Written problem:
Repeat exactly the stretch of lines from the line containing "for name, group" through the line containing "return low, high", both included, and nothing else.
____________________
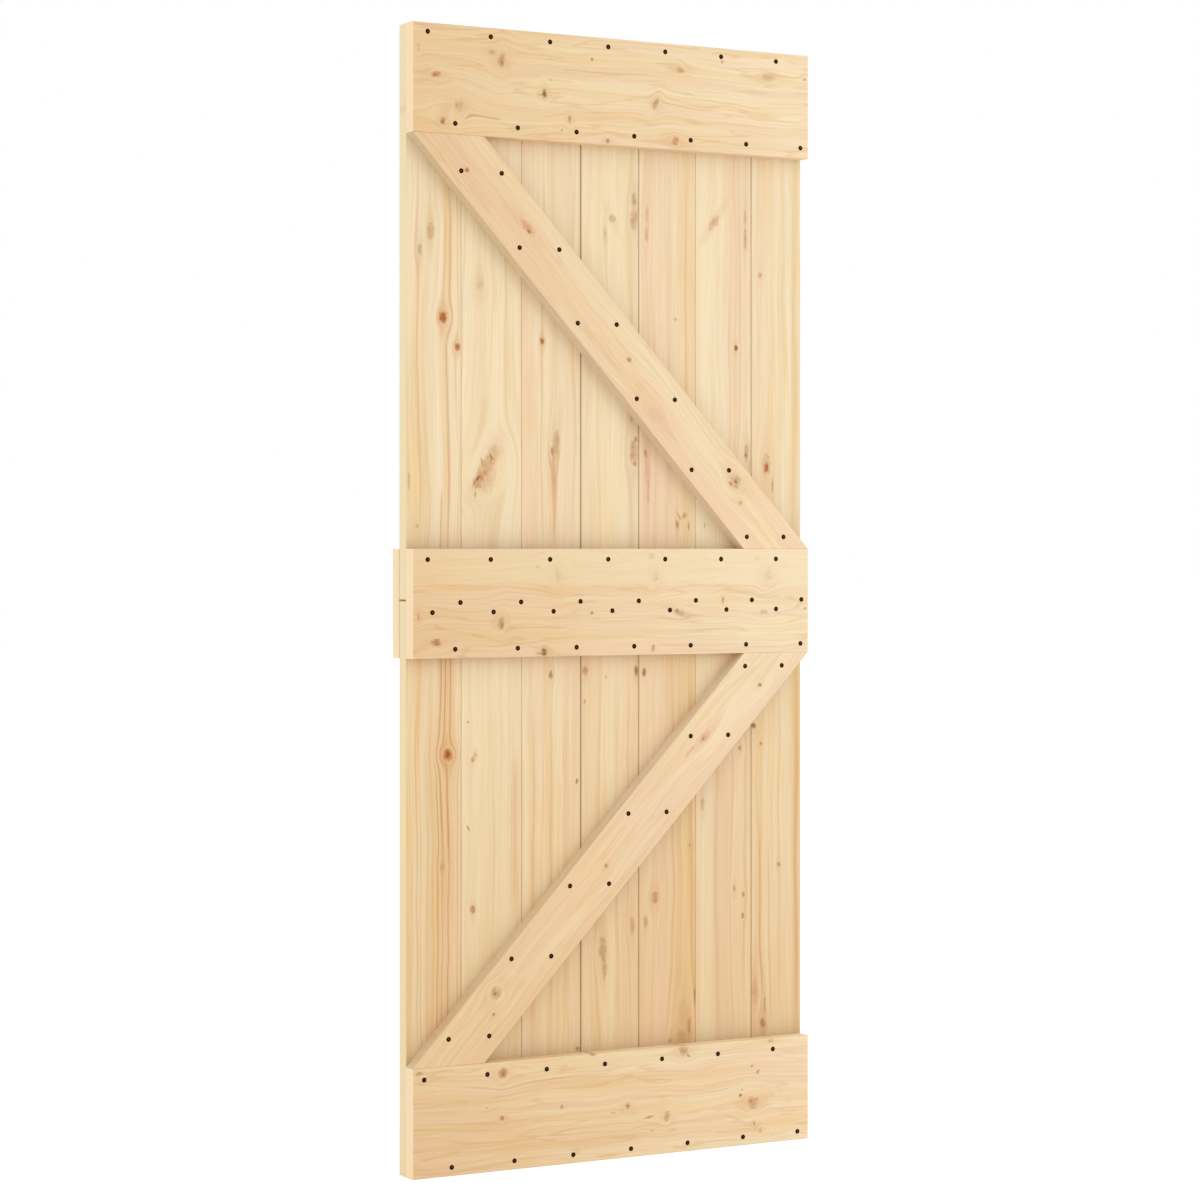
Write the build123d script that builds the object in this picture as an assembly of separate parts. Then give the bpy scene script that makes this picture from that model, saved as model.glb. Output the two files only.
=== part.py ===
"""Barn door leaf: two courses of tongue and groove boards, clamped between level rails
and two braces, all held by countersunk screws.

The leaf stands upright. Its front faces -Y, +X runs to the right and +Z up, and the
origin is on the floor, below the middle of the leaf. All sizes are in millimetres.
"""
import os

from build123d import *

# Leaf
door_width = 850
door_height = 2100
joint_height = 1050        # where the lower boards end and the upper boards start
joint_gap = 1.2            # open slit between the two courses

# Boards, laid upright with a tongue on the right edge and a groove on the left edge
board_thickness = 28
board_cover_width = 125    # width that one full board shows
end_board_least = 60       # narrowest board that is worth fitting at either side
board_seam = 0.6           # open seam at the face of the boards
board_ease = 0.8           # small bevel along the edges of each board
tongue_thickness = 8
tongue_length = 8
tongue_play = 0.3          # room around a tongue in its groove

# Rails and braces, all planed to one thickness
rail_thickness = 28
top_rail_height = 200
middle_rail_height = 200
bottom_rail_height = 200
middle_rail_drop = 6.5     # the middle rails sit this much below the joint's height
brace_cut = 146            # length of a brace's level end
timber_ease = 1.2          # small bevel around the outer face of a rail or brace

# Screws, faceted because there are so many of them
head_radius = 4.2
shank_radius = 2.0
screw_length = 50          # through a rail or brace and into the boards
tie_screw_length = 75      # through the middle rail and the boards and into the back rail
point_length = 5
screw_sides = 8
head_sink = 0.3            # how far the head lies below the face
hole_clearance = 0.1
cutter_overlap = 1         # how far a hole's cutter stands out of the face it cuts

# The drilling jig: one screw near each board's left edge in the upper row of a rail,
# and one near its right edge in the lower row
jig_lag = 1.55             # the jig's pitch falls short of the boards' by this much
upper_row_lead = 46.7      # right of the first seam
upper_row_start = 30.6     # right of the leaf's left edge
lower_row_tail = 22.3      # left of the second seam
lower_row_start = 26.1     # left of the first seam
lower_row_end = 17.5       # left of the leaf's right edge
bottom_rail_shift = -7     # the jig was set this far aside on the bottom rail

# Height of the rows: below the upper edge and above the lower edge of each rail
top_rail_rows = (16.4, 19.9)
middle_rail_rows = (19.6, 16.7)
bottom_rail_rows = (21.0, 15.3)

# Two more rows, at the middle of the leaf, hold both middle rails together
tie_row_drops = (4.6, 22.5)
tie_row_tail = 15.5        # left of each seam, and of the leaf's right edge
tie_row_lead = 52.5        # right of each seam
tie_row_start = 40.2       # right of the leaf's left edge
tie_row_end = 39.1         # right of the last seam, where the last board is narrower

# Hand-driven pairs along each brace, one pair over each seam: how far the pair's middle
# lies right of the seam, and how far above the brace's centre line
pair_spacing = 83
upper_brace_pairs = ((27.7, 6.3), (23.0, 0.7), (20.2, -3.2), (21.6, -5.5), (16.6, -8.8), (14.7, -3.7))
lower_brace_pairs = ((1.9, 5.6), (6.0, 7.8), (3.8, 6.3), (3.5, 4.3), (14.6, 2.4), (10.8, 5.2))

# Worked out from the sizes above
left, right = -door_width / 2, door_width / 2
board_front, board_back = -board_thickness / 2, board_thickness / 2
rail_front = board_front - rail_thickness
rail_back = board_back + rail_thickness

full_boards = int((door_width - 2 * end_board_least) // board_cover_width)
end_board = (door_width - full_boards * board_cover_width) / 2
seams = [left + end_board + number * board_cover_width for number in range(full_boards + 1)]

top_rail_foot = door_height - top_rail_height
middle_rail_foot = joint_height - middle_rail_drop - middle_rail_height / 2
middle_rail_top = middle_rail_foot + middle_rail_height


def box(x_span, y_span, z_span):
    """A plain block between two values of X, Y and Z."""
    (x0, x1), (y0, y1), (z0, z1) = x_span, y_span, z_span
    middle = ((x0 + x1) / 2, (y0 + y1) / 2, (z0 + z1) / 2)
    return Pos(*middle) * Box(x1 - x0, y1 - y0, z1 - z0)


# Timber

def board_section(x0, x1, grooved, tongued):
    """Section of one board, seen from above, between the middles of its two seams."""
    x0 += board_seam / 2 if grooved else 0
    x1 -= board_seam / 2 if tongued else 0
    section = Pos((x0 + x1) / 2, 0) * Rectangle(x1 - x0, board_thickness)
    section = chamfer(section.vertices(), board_ease)
    if grooved:
        depth = tongue_length - board_seam + tongue_play
        groove = Rectangle(2 * depth, tongue_thickness + 2 * tongue_play)
        section -= Pos(x0, 0) * groove
    if tongued:
        tongue = Rectangle(2 * tongue_length, tongue_thickness)
        section += Pos(x1, 0) * tongue
    return section


def board_course(z0, z1):
    """All the boards of one course, from left to right."""
    edges = [left, *seams, right]
    boards = []
    for number, (x0, x1) in enumerate(zip(edges, edges[1:])):
        section = board_section(x0, x1, grooved=number > 0, tongued=x1 < right)
        boards.append(Pos(0, 0, z0) * extrude(section, z1 - z0))
    return boards


def outer_edges(timber, y_face):
    """The edges around the face that lies away from the boards."""
    return timber.edges().filter_by_position(Axis.Y, y_face - 0.01, y_face + 0.01)


def rail(z0, z1, y_face, y_seat):
    """A level rail over the whole width, its outer face at y_face."""
    timber = box((left, right), sorted((y_face, y_seat)), (z0, z1))
    return chamfer(outer_edges(timber, y_face), timber_ease)


def brace(foot, head, foot_x, head_x):
    """A slanting brace with level ends; foot_x and head_x are the ends' left corners."""
    corners = [(foot_x, foot), (foot_x + brace_cut, foot), (head_x + brace_cut, head), (head_x, head)]
    face = make_face(Polyline(*corners, close=True))
    timber = extrude(Plane.XZ.offset(-board_front) * face, rail_thickness)
    return chamfer(outer_edges(timber, rail_front), timber_ease)


# Screws: each position is (x, z) on the outer face of the timber that the screw holds

def jig_rows(rail_foot, rail_top, margins, shift=0):
    """The two rows that fix a rail, one screw to a board in each row."""
    upper, lower = rail_top - margins[0], rail_foot + margins[1]
    spots = [(left + upper_row_start + shift, upper)]
    spots += [(x + upper_row_lead - jig_lag * n + shift, upper) for n, x in enumerate(seams)]
    spots += [(seams[0] - lower_row_start + shift, lower)]
    spots += [(x - lower_row_tail - jig_lag * n + shift, lower) for n, x in enumerate(seams[1:])]
    spots += [(right - lower_row_end + shift, lower)]
    return spots


def tie_rows():
    """The two rows that go right through to the back rail, just below the boards' joint."""
    upper, lower = (joint_height - drop for drop in tie_row_drops)
    spots = [(x - tie_row_tail, upper) for x in [*seams, right]]
    spots += [(left + tie_row_start, lower)]
    spots += [(x + tie_row_lead, lower) for x in seams[:-1]]
    spots += [(seams[-1] + tie_row_end, lower)]
    return spots


def brace_rows(foot, head, foot_x, head_x, marks):
    """A level pair of screws over each seam, close to the brace's centre line."""
    slope = (head - foot) / (head_x - foot_x)
    spots = []
    for number, seam in enumerate(seams):
        aside, above = marks[number % len(marks)]
        x = seam + aside
        z = foot + slope * (x - foot_x - brace_cut / 2) + above
        spots += [(x - pair_spacing / 2, z), (x + pair_spacing / 2, z)]
    return spots


def spike(length, grow, head_top):
    """A screw that points down Z with its head at Z = 0, or the slightly wider hole for it."""
    rim, shank = head_radius + grow, shank_radius + grow
    tip = -length - grow
    stations = [(head_top, rim + head_top), (shank - rim, shank), (tip + point_length, shank)]
    rings = [Pos(0, 0, z) * RegularPolygon(radius, screw_sides) for z, radius in stations]
    return loft([*rings, Vertex(0, 0, tip)], ruled=True)


def driven(length, spots):
    """The screws at all the spots of one timber, driven in from the front."""
    screw = spike(length, 0, 0)
    return [Pos(x, rail_front + head_sink, z) * Rot(90, 0, 0) * screw for x, z in spots]


def bored(length, spots):
    """Cutters for the holes of those screws."""
    cutter = spike(length, hole_clearance, head_sink + cutter_overlap)
    return [Pos(x, rail_front + head_sink, z) * Rot(90, 0, 0) * cutter for x, z in spots]


def drilled(timber, holes):
    """Timber with every hole that reaches it cut out."""
    extent = timber.bounding_box()
    reach = [hole for hole in holes if meets(extent, hole.bounding_box())]
    return timber - reach if reach else timber


def meets(first, second):
    """Whether two upright boxes overlap."""
    return all(low_1 < high_2 and low_2 < high_1 for low_1, high_1, low_2, high_2 in zip(
        first.min, first.max, second.min, second.max))


def main():
    upper_ends = (middle_rail_top, top_rail_foot, right - brace_cut, left)
    lower_ends = (bottom_rail_height, middle_rail_foot, left, right - brace_cut)

    screw_groups = {
        "top_rail_screws": (screw_length, jig_rows(top_rail_foot, door_height, top_rail_rows)),
        "middle_rail_screws": (screw_length, jig_rows(middle_rail_foot, middle_rail_top, middle_rail_rows)),
        "bottom_rail_screws": (screw_length,
                               jig_rows(0, bottom_rail_height, bottom_rail_rows, bottom_rail_shift)),
        "upper_brace_screws": (screw_length, brace_rows(*upper_ends, upper_brace_pairs)),
        "lower_brace_screws": (screw_length, brace_rows(*lower_ends, lower_brace_pairs)),
        "tie_screws": (tie_screw_length, tie_rows()),
    }

    timbers = {
        "top_rail": rail(top_rail_foot, door_height, rail_front, board_front),
        "middle_rail": rail(middle_rail_foot, middle_rail_top, rail_front, board_front),
        "bottom_rail": rail(0, bottom_rail_height, rail_front, board_front),
        "back_rail": rail(middle_rail_foot, middle_rail_top, rail_back, board_back),
        "upper_brace": brace(*upper_ends),
        "lower_brace": brace(*lower_ends),
    }
    for number, board in enumerate(board_course(joint_height + joint_gap / 2, door_height), 1):
        timbers[f"upper_board_{number}"] = board
    for number, board in enumerate(board_course(0, joint_height - joint_gap / 2), 1):
        timbers[f"lower_board_{number}"] = board

    nodes = {name: Compound(driven(*group)) for name, group in screw_groups.items()}
    holes = [hole for group in screw_groups.values() for hole in bored(*group)]
    for name, timber in timbers.items():
        nodes[name] = drilled(timber, holes)

    os.makedirs("parts", exist_ok=True)
    for name, shape in nodes.items():
        export_step(shape, f"parts/{name}.step")


main()
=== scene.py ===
"""Barn door leaf in planed pine: the timbers, their grain and knots, the screws and the studio."""

from collections import namedtuple
from math import atan2, cos, degrees, pi, radians, sin

import bmesh
import bpy
from mathutils import Euler, Matrix, Vector


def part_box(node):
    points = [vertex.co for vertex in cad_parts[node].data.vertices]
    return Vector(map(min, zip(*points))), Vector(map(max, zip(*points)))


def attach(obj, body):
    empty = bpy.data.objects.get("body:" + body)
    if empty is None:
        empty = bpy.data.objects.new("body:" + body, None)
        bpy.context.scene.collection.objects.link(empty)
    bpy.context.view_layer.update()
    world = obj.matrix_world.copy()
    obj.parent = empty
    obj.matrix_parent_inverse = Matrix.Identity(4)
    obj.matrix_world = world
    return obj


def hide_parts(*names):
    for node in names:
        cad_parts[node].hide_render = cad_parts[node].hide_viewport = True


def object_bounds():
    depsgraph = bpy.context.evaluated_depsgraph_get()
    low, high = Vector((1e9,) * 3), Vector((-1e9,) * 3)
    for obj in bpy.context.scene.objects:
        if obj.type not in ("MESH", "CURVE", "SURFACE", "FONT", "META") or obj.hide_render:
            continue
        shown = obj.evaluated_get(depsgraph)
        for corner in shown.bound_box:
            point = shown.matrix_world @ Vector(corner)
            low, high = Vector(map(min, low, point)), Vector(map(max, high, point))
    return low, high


bl_info = {
    "name": "Barn door leaf",
    "version": (1, 0, 0),
    "blender": (4, 5, 0),
    "location": "View3D > Sidebar > Barn door",
    "description": "Dresses a ledged and braced pine door leaf and lights it",
    "category": "Object",
}

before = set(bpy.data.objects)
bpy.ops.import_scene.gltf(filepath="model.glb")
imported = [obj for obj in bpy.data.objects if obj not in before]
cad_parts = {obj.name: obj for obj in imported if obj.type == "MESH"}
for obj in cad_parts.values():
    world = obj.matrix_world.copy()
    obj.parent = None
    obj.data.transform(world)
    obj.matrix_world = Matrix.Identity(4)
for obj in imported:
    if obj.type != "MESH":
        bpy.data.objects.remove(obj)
cad_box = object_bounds()

MM = 0.001
BOARD_NODES = [f"{course}_board_{number}" for course in ("upper", "lower") for number in range(1, 8)]
RAIL_NODES = ["top_rail", "middle_rail", "bottom_rail"]
BRACE_NODES = ["upper_brace", "lower_brace"]
SCREW_NODES = [name for name in sorted(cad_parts) if name.endswith("screws")]
SCREWS_OF = {
    "top_rail": ["top_rail_screws"],
    "middle_rail": ["middle_rail_screws", "tie_screws"],
    "bottom_rail": ["bottom_rail_screws"],
    "upper_brace": ["upper_brace_screws"],
    "lower_brace": ["lower_brace_screws"],
    "back_rail": [],
}
LEFT_END = cad_box[0].x
RAIL_FRONT = cad_box[0].y
BOARD_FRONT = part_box("upper_board_1")[0].y


def screen(red, green, blue):
    """A colour as it shows on a screen, 0 to 255, as the linear light that a shader takes."""
    return tuple(((c / 255 + 0.055) / 1.055) ** 2.4 if c > 10 else c / 255 / 12.92 for c in (red, green, blue))


# Sizes and colours that a user would change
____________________
Solution to the exercise:
    nodes = {name: Compound(driven(*group)) for name, group in screw_groups.items()}
    holes = [hole for group in screw_groups.values() for hole in bored(*group)]
    for name, timber in timbers.items():
        nodes[name] = drilled(timber, holes)

    os.makedirs("parts", exist_ok=True)
    for name, shape in nodes.items():
        export_step(shape, f"parts/{name}.step")


main()
=== scene.py ===
"""Barn door leaf in planed pine: the timbers, their grain and knots, the screws and the studio."""

from collections import namedtuple
from math import atan2, cos, degrees, pi, radians, sin

import bmesh
import bpy
from mathutils import Euler, Matrix, Vector


def part_box(node):
    points = [vertex.co for vertex in cad_parts[node].data.vertices]
    return Vector(map(min, zip(*points))), Vector(map(max, zip(*points)))


def attach(obj, body):
    empty = bpy.data.objects.get("body:" + body)
    if empty is None:
        empty = bpy.data.objects.new("body:" + body, None)
        bpy.context.scene.collection.objects.link(empty)
    bpy.context.view_layer.update()
    world = obj.matrix_world.copy()
    obj.parent = empty
    obj.matrix_parent_inverse = Matrix.Identity(4)
    obj.matrix_world = world
    return obj


def hide_parts(*names):
    for node in names:
        cad_parts[node].hide_render = cad_parts[node].hide_viewport = True


def object_bounds():
    depsgraph = bpy.context.evaluated_depsgraph_get()
    low, high = Vector((1e9,) * 3), Vector((-1e9,) * 3)
    for obj in bpy.context.scene.objects:
        if obj.type not in ("MESH", "CURVE", "SURFACE", "FONT", "META") or obj.hide_render:
            continue
        shown = obj.evaluated_get(depsgraph)
        for corner in shown.bound_box:
            point = shown.matrix_world @ Vector(corner)
            low, high = Vector(map(min, low, point)), Vector(map(max, high, point))
    return low, high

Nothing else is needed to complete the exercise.